What can you expect in stage two? I'll be working on the following features.

1. Guests sitting down properly.

2. Assigning guests to rooms.

3. Serving guests drinks.

4. Talking with guests (conversation system).

5. Guests talking with themselves, and you evesdropping.

6. Guests going to bed.

7. Mechanics handling stealing from guests at night.

8. Inventory system.

9. Trade system.

10. Guest variations.

11. Other characters.

12. Cooking system.

This is not an exhaustive list of the core game features, but it gets us most of the way. (Then there is stage three, which will be mostly narrative design. And I guess, stage four, which would be polishing everything)

By the way, although I don't want to underestimate how much work some of these systems will be, I have some understanding based on my past experience prototyping. I do have the feeling that it might be surprising how quickly some of these parts come in.

It's been a long and semi-coherent post. Let me get to a conclusion already.
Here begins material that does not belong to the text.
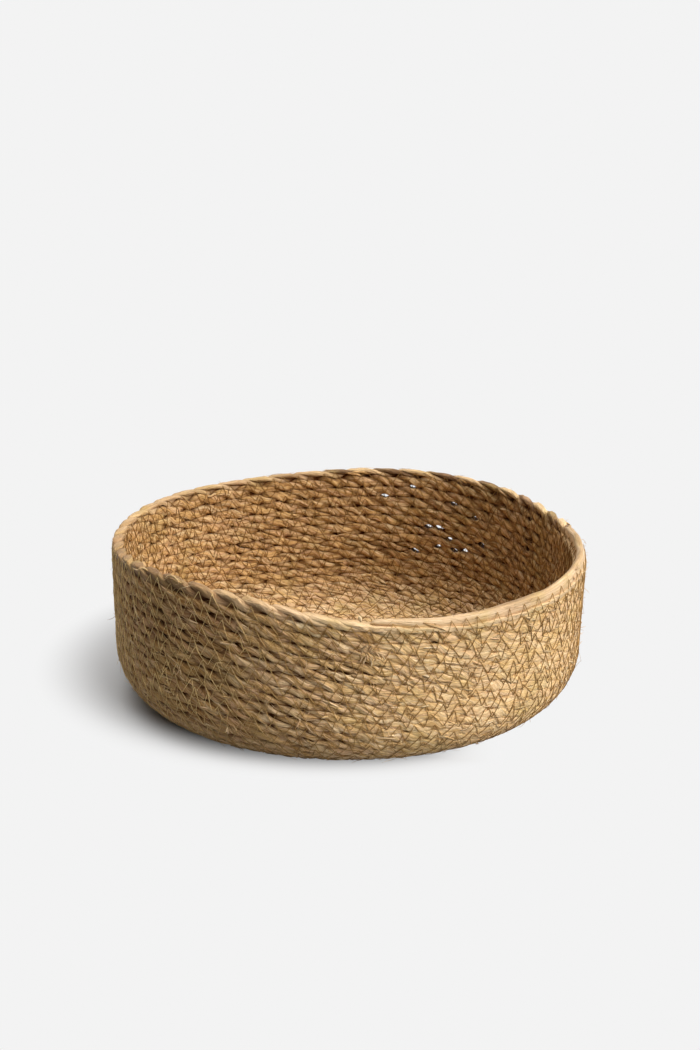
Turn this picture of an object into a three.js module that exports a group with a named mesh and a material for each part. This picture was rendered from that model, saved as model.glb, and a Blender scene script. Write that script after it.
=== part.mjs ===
// A low round basket: one seagrass rope wound in a spiral from the centre of its floor to its rim.
// Millimetres and degrees, +Z up. The basket stands on z = 0, with the middle of its outline over the origin.
import * as THREE from "three";

// The basket's outline
const RIM_DIAMETER = 300;
const HEIGHT = 100;
const WALL_LEAN = 3;
const HEEL_RADIUS = 38;

// The rope and its spiral
const COURSE_PITCH = 6.1;
const SEAM_GAP = 0.8;
const ROPE_DEPTH = 7.2;
const START_RADIUS = 3.6;
const STEPS_PER_TURN = 24;
const JOIN_GAP = 0.3;

// The top course, which no turn above presses flat
const RIM_TALL = 7;
const RIM_SWELL_ANGLE = 30;

// The rope's end, one smooth strand that thins out on top of the course below
const TAIL_ANGLE = 90;
const TAIL_TIP_AT = -85;
const TAIL_TIP_TALL = 2;
const TAIL_TIP_DEPTH = 3;

// How far the hand-wound wall strays from a true round at the height of the rim, in radius
const SHIFTED_STRAY = 1.6;
const OVAL_STRAY = 1.9;
const THREE_SIDED_STRAY = 2.3;
const FOUR_SIDED_STRAY = 3.1;

// How far the rim strays from level
const TILT_RISE = 2.3;
const SADDLE_RISE = 2.1;
const THREE_PEAK_RISE = 3.2;
const FOUR_PEAK_RISE = 1.6;

// Each stray swells so many times around the basket, with a crest at the given angle from +X
const RADIUS_SWELLS = [
  { count: 1, size: SHIFTED_STRAY, crest: 16 },
  { count: 2, size: OVAL_STRAY, crest: -71 },
  { count: 3, size: THREE_SIDED_STRAY, crest: -57 },
  { count: 4, size: FOUR_SIDED_STRAY, crest: -37 },
];
const HEIGHT_SWELLS = [
  { count: 1, size: TILT_RISE, crest: -162 },
  { count: 2, size: SADDLE_RISE, crest: 53 },
  { count: 3, size: THREE_PEAK_RISE, crest: -17 },
  { count: 4, size: FOUR_PEAK_RISE, crest: -30 },
];

const COLOURS = {
  floor: 0xb08f5f,
  heel: 0xb4945f,
  wall: 0xbc9c68,
  rim: 0xcfb07c,
  tail: 0xdcc08c,
};

const FULL_TURN = 2 * Math.PI;
const coilTall = COURSE_PITCH - SEAM_GAP;
const lean = THREE.MathUtils.degToRad(WALL_LEAN);
const heelSweep = Math.PI / 2 - lean;
const wallFootHeight = HEEL_RADIUS * (1 - Math.cos(heelSweep));
const wallLength = (HEIGHT - wallFootHeight) / Math.cos(lean);
const floorRadius =
  RIM_DIAMETER / 2 - HEEL_RADIUS * Math.sin(heelSweep) - wallLength * Math.sin(lean);
const heelMidRadius = HEEL_RADIUS - ROPE_DEPTH / 2;
const heelLength = heelMidRadius * heelSweep;
const profileLength = floorRadius + heelLength + wallLength;

// The middle of the rope's depth, at a distance along the profile from the floor's centre,
// with the way along the profile and the way out of the wall.
function profileAt(distance) {
  if (distance <= floorRadius) {
    return { radius: distance, height: ROPE_DEPTH / 2, along: [1, 0], out: [0, -1] };
  }
  const turned = Math.min((distance - floorRadius) / heelMidRadius, heelSweep);
  const climbed = Math.max(distance - floorRadius - heelLength, 0);
  const along = [Math.cos(turned), Math.sin(turned)];
  return {
    radius: floorRadius + heelMidRadius * Math.sin(turned) + climbed * along[0],
    height: HEEL_RADIUS - heelMidRadius * Math.cos(turned) + climbed * along[1],
    along,
    out: [along[1], -along[0]],
  };
}

function swell(swells, angle) {
  return swells.reduce((sum, { count, size, crest }) => {
    return sum + size * Math.cos(count * (angle - THREE.MathUtils.degToRad(crest)));
  }, 0);
}

// A point of the true round, given by its radius, height and angle, moved to where the real wall strays.
function strayed(radius, height, angle) {
  const share = height / HEIGHT;
  const r = radius + swell(RADIUS_SWELLS, angle) * share;
  const z = height + swell(HEIGHT_SWELLS, angle) * share;
  return new THREE.Vector3(r * Math.cos(angle), r * Math.sin(angle), z);
}

// The spiral is counted in steps back from the tail's tip, so that the corners of all its turns line up.
// The rim's mean height is reached half a pitch before the full rope ends.
const step = FULL_TURN / STEPS_PER_TURN;
const tailTurn = THREE.MathUtils.degToRad(TAIL_ANGLE);
const tipAngle = THREE.MathUtils.degToRad(TAIL_TIP_AT);
const rimHalfRise = (COURSE_PITCH * (FULL_TURN - tailTurn)) / FULL_TURN / 2;
const fullRopeEnd = profileLength - RIM_TALL / 2 - (RIM_TALL - coilTall) / 2 + rimHalfRise;
const tipDistance = fullRopeEnd + (COURSE_PITCH * tailTurn) / FULL_TURN;

// How tall and how deep the rope is, back from the tip.
function ropeSize(back) {
  if (back < tailTurn) {
    const full = back / tailTurn;
    return {
      tall: THREE.MathUtils.lerp(TAIL_TIP_TALL, RIM_TALL, full),
      depth: THREE.MathUtils.lerp(TAIL_TIP_DEPTH, ROPE_DEPTH, full),
    };
  }
  const uncovered = FULL_TURN - back;
  const swollen = THREE.MathUtils.degToRad(RIM_SWELL_ANGLE);
  const share = THREE.MathUtils.clamp(uncovered / swollen, 0, 1);
  return { tall: THREE.MathUtils.lerp(coilTall, RIM_TALL, share), depth: ROPE_DEPTH };
}

// The five corners of the rope's section: a flat outside, a side to each neighbour, and a ridge inside.
function sectionAt(back) {
  const { tall, depth } = ropeSize(back);
  const distance = tipDistance - (COURSE_PITCH * back) / FULL_TURN + (tall - coilTall) / 2;
  const { radius, height, along, out } = profileAt(distance);
  const corners = [
    [-0.32 * tall, 0.5 * depth],
    [0.32 * tall, 0.5 * depth],
    [0.5 * tall, -0.05 * depth],
    [0, -0.5 * depth],
    [-0.5 * tall, -0.05 * depth],
  ];
  // The first turns of the heel are pressed flat where they would dip below the floor's underside.
  return corners.map(([side, outward]) =>
    strayed(
      radius + side * along[0] + outward * out[0],
      Math.max(height + side * along[1] + outward * out[1], 0),
      tipAngle + back,
    ),
  );
}

// One unbroken stretch of the rope, between two counts of steps back from the tip.
// Each end that meets another stretch stands back by half the gap of their join.
function ropeStretch(firstStep, lastStep, joinsFirst, joinsLast) {
  const backs = [];
  for (let count = firstStep; count <= lastStep; count += 1) {
    backs.push(count * step);
  }
  const angleOfGap = (back) => {
    const { radius } = profileAt(tipDistance - (COURSE_PITCH * back) / FULL_TURN);
    return JOIN_GAP / 2 / radius;
  };
  if (joinsFirst) {
    backs[0] += angleOfGap(backs[0]);
  }
  if (joinsLast) {
    backs[backs.length - 1] -= angleOfGap(backs[backs.length - 1]);
  }
  return backs.map((back) => ({ back, corners: sectionAt(back) }));
}

function tubeOf(stretch) {
  const sides = stretch[0].corners.length;
  const positions = stretch.flatMap(({ corners }) => corners.flatMap((corner) => corner.toArray()));
  const faces = [];
  for (let ring = 0; ring + 1 < stretch.length; ring += 1) {
    for (let side = 0; side < sides; side += 1) {
      const a = ring * sides + side;
      const b = ring * sides + ((side + 1) % sides);
      faces.push(a, a + sides, b, b, a + sides, b + sides);
    }
  }
  const lastRing = (stretch.length - 1) * sides;
  for (let side = 1; side + 1 < sides; side += 1) {
    faces.push(0, side, side + 1);
    faces.push(lastRing, lastRing + side + 1, lastRing + side);
  }
  const geometry = new THREE.BufferGeometry();
  geometry.setAttribute("position", new THREE.Float32BufferAttribute(positions, 3));
  geometry.setIndex(faces);
  geometry.computeVertexNormals();
  return geometry;
}

// The least distance between points of one stretch that lie over half a turn apart along it.
function leastGap(stretch) {
  const points = [];
  stretch.forEach(({ back, corners }, ring) => {
    const next = stretch[ring + 1];
    corners.forEach((corner, side) => {
      const beside = corners[(side + 1) % corners.length];
      points.push({ back, at: corner });
      points.push({ back, at: corner.clone().lerp(beside, 0.5) });
      if (next) {
        points.push({ back, at: corner.clone().lerp(next.corners[side], 0.5) });
      }
    });
  });
  let least = Infinity;
  for (let i = 0; i < points.length; i += 1) {
    for (let j = i + 1; j < points.length; j += 1) {
      if (points[j].back - points[i].back > FULL_TURN / 2) {
        least = Math.min(least, points[i].at.distanceToSquared(points[j].at));
      }
    }
  }
  return Math.sqrt(least);
}

// The counts of steps, back from the tip, at which the rope's job changes.
const stepsBackTo = (distance) =>
  Math.round(((tipDistance - distance) / COURSE_PITCH) * STEPS_PER_TURN);
const tailSteps = Math.round(tailTurn / step);
const rimSteps = tailSteps + STEPS_PER_TURN;
const wallSteps = stepsBackTo(floorRadius + heelLength);
const heelSteps = stepsBackTo(floorRadius);
const startSteps = Math.floor(((tipDistance - START_RADIUS) / COURSE_PITCH) * STEPS_PER_TURN);

const stretches = [
  { name: "base_coil", from: heelSteps, to: startSteps, colour: COLOURS.floor },
  { name: "heel_coil", from: wallSteps, to: heelSteps, colour: COLOURS.heel },
  { name: "wall_coil", from: rimSteps, to: wallSteps, colour: COLOURS.wall },
  { name: "rim_course", from: tailSteps, to: rimSteps, colour: COLOURS.rim },
  { name: "rim_tail", from: 0, to: tailSteps, colour: COLOURS.tail },
];

const group = new THREE.Group();
for (const { name, from, to, colour } of stretches) {
  const stretch = ropeStretch(from, to, from > 0, to < startSteps);
  const material = new THREE.MeshStandardMaterial({ color: colour, roughness: 0.85, metalness: 0 });
  const mesh = new THREE.Mesh(tubeOf(stretch), material);
  mesh.name = name;
  group.add(mesh);
  if (to - from > STEPS_PER_TURN) {
    console.log(`${name}: least gap to itself ${leastGap(stretch).toFixed(2)} mm`);
  }
}

// The strays move the outline off the floor's centre, and the part's origin is the middle of the outline.
const middle = new THREE.Box3().setFromObject(group).getCenter(new THREE.Vector3());
group.position.set(-middle.x, -middle.y, 0);

export default group;
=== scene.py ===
"""A round basket: a two-ply seagrass rope wound in a spiral and sewn to itself with a zigzag stitch."""
import functools
import math

import bpy
import numpy as np
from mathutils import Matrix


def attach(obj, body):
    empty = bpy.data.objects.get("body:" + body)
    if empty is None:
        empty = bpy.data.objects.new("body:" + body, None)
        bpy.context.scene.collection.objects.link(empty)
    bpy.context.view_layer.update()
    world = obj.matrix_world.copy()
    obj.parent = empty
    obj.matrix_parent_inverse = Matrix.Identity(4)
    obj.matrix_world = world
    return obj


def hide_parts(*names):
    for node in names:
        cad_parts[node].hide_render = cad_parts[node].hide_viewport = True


bl_info = {
    "name": "Round basket",
    "version": (1, 0, 0),
    "blender": (4, 5, 0),
    "location": "3D View > Sidebar > Basket",
    "description": "Winds, sews and lights a round seagrass basket around its packed frame",
    "category": "Object",
}

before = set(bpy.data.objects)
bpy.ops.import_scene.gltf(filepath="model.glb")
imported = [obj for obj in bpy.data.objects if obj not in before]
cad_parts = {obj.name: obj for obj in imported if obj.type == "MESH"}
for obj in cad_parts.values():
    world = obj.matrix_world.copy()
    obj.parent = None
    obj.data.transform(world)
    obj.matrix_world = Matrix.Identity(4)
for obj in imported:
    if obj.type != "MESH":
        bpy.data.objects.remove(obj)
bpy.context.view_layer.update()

MM = 0.001
FULL_TURN = 2 * math.pi
BODY = "root"
PLIES = 2


# Sizes and colours that a user would change


def number(name, description, default, **settings):
    return bpy.props.FloatProperty(name=name, description=description, default=default, **settings)


def length(name, description, millimetres):
    """A size in Blender's metres, with its default given in millimetres."""
    return number(name, description, millimetres * MM, unit="LENGTH", precision=5)


def angle(name, description, degrees):
    return number(name, description, math.radians(degrees), unit="ROTATION")


def share(name, description, value):
    return number(name, description, value, min=0.0)


def colour(name, description, rgb):
    return bpy.props.FloatVectorProperty(
        name=name, description=description, default=rgb, subtype="COLOR", size=3, min=0.0, max=1.0
    )


class BasketShape(bpy.types.PropertyGroup):
    """The basket's outline and its spiral, as the frame holds them."""

    rim_diameter: length("Rim diameter", "Across the outside of the rim", 300)
    height: length("Height", "From the floor's underside to the rim", 100)
    wall_lean: angle("Wall lean", "How far the wall leans outwards", 3)
    heel_radius: length("Heel radius", "Outer radius of the round heel", 38)
    course_pitch: length("Course pitch", "From one turn of the rope to the next", 6.1)
    seam_gap: length("Seam gap", "Between the frame's turns", 0.8)
    rope_depth: length("Rope depth", "Through the wall", 7.2)
    start_radius: length("Start radius", "Where the rope starts on the floor", 1.1)
    rim_tall: length("Rim height", "Height of the top turn, which nothing presses flat", 7)
    rim_swell: angle("Rim swell", "The turn over which the rope swells to that height", 30)
    tail_turn: angle("Tail turn", "The turn that the thinning end of the rope takes", 90)
    tail_tip_at: angle("Tail tip", "Where the rope's end lies, from +X", -85)
    tail_tip_tall: length("Tip height", "Height of the rope's end", 2)
    tail_tip_depth: length("Tip depth", "Depth of the rope's end", 3)
    middle_x: length("Middle X", "Where the floor's middle lies", 0.402)
    middle_y: length("Middle Y", "Where the floor's middle lies", -1.02)


class RopeLay(bpy.types.PropertyGroup):
    """The twisted rope."""

    ring_step: length("Ring step", "Along the rope between two rings of a ply's mesh", 1.6)
    lay: length("Lay", "Along the rope for one whole turn of its plies", 38)
    ply_offset: length("Ply offset", "From the rope's middle to a ply's middle", 1.95)
    ply_thick: length("Ply thickness", "Of one ply, through the rope", 4.5)
    ply_wide: length("Ply width", "Of one ply, across the rope", 7.4)
    pressed_depth: length("Pressed depth", "Where the flat faces hold a ply, from the rope's middle", 4.0)
    overlap: length("Overlap", "How far a turn presses into the next one's place", 0.8)
    leaf_twist: length("Leaf twist", "Along a ply for one turn of its leaves, against the lay", 62)
    seam_wander: length("Seam wander", "How far a seam strays from its even spiral", 1.15)
    rim_lift: length("Rim lift", "How far the seams under the rim are drawn up", 4.2)
    tail_drop: length("Tail drop", "How far the seam under the tail is pushed down", 2.2)
    flat_turn: angle("Flat turn", "How far the plies' turning lags and leads in the flattened rope", 15)
    nestling: length("Nestling", "How far the plies of two turns push their seam up and down", 1.2)
    unevenness: share("Unevenness", "How much a ply's thickness varies", 0.32)
    loose_fullness: share("Loose fullness", "How square a ply's section is where the coil is loose", 3.2)
    tight_fullness: share("Tight fullness", "How square it is where the thread pulls it flat", 4.6)
    tight_at: angle("Tight side", "The side that is sewn tightest, from +X", -35)
    crease: share("Crease", "Depth of the creases between a ply's leaves, by its radius", 0.085)
    leaf_tilt: share("Leaf tilt", "How far one edge of a leaf stands over the next leaf", 0.08)
    dent: length("Dent", "How deep the thread pulls the leaves in at its holes", 0.4)
    furrow: length("Furrow", "How deep a stitch presses into the leaves under it", 0.05)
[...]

To summarize: The road has been long. Building the environment has taken a lot of damn work. But it looks nice, and I'm very happy with it. I don't really think there is anything else out there quite like it. Despite being a mediocre artist and amateur developer, I think I've pulled off the creation of a play space that should leave a positive impression in its own right. Furthermore, it's very, very nearly complete for now, and that means I will (in a matter of hopefully a mere few months), be moving on to new things. That means no more damn screenshots of static environments or room transitions, but screenshots of mechanics, of guests talking, of booze serving, of trading, of cooking. I'm excited about it. If all goes well, 2019 will be the year where the game finally begins to look like a game.

Best wishes from me and thank you so much for your continued support.